I'm dating myself, @Tyrannos, but that is actually a similar rewards system to the first cash-back card, the ORIGINAL Discover (Circa 1986.) It didn't even earn a full 1% and was tiered similarly to what you described for charges below about $3K annually. And it was the best thing going at the time! (I've been with Discover since 1993. I kept that rewards system on my old card until sometime after 2000 when I read that Discover was offering new cardholders the flat-1% rate version.)
You kids today are spoiled by all these great cards!
It wasn't long ago that a flat 1% or a flat 1.5% was a decent card. All these 2% or better cards haven't been around until about the last decade.

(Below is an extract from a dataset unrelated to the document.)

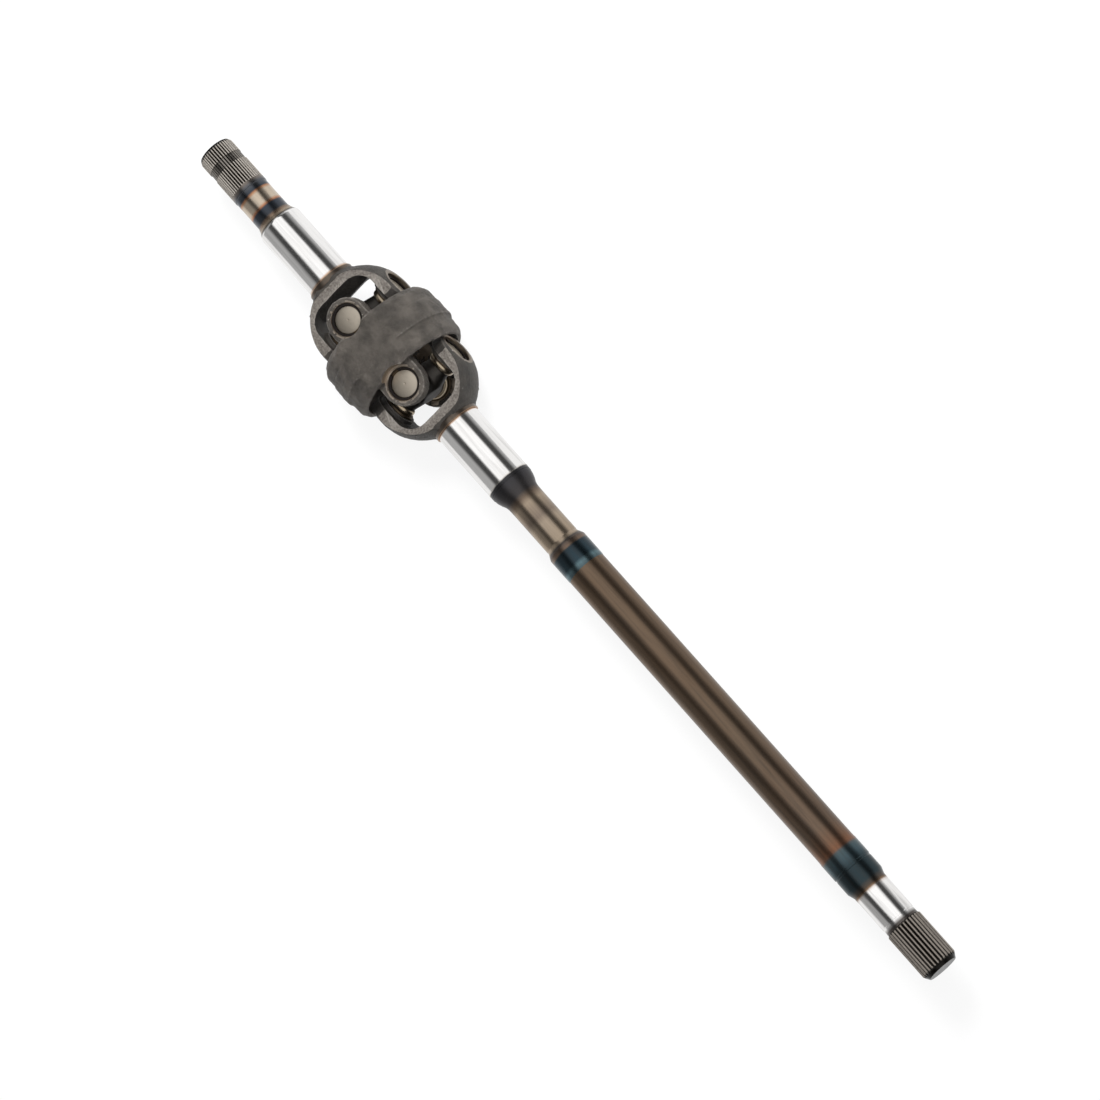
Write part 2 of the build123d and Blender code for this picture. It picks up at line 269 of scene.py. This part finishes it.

I do believe Discover has always allowed cash back to be redeemed at any amount.
IIRC, Discover used to distribute cash back according to the account's anniversary date. That is also when the tiered rewards rates reset to 1/4% for the first tier (was it $1500 spent?). You didn't get a full 1% until you reached the third tier ($3000 spent?). The 5% rotating categories didn't exist back then.
@Aim_High wrote:. . . similar rewards system to the first cash-back card, the ORIGINAL Discover (Circa 1986.) It didn't even earn a full 1% and was tiered similarly to what you described for charges below about $3K annually. And it was the best thing going at the time! . . .
"Discover the card that pays you back."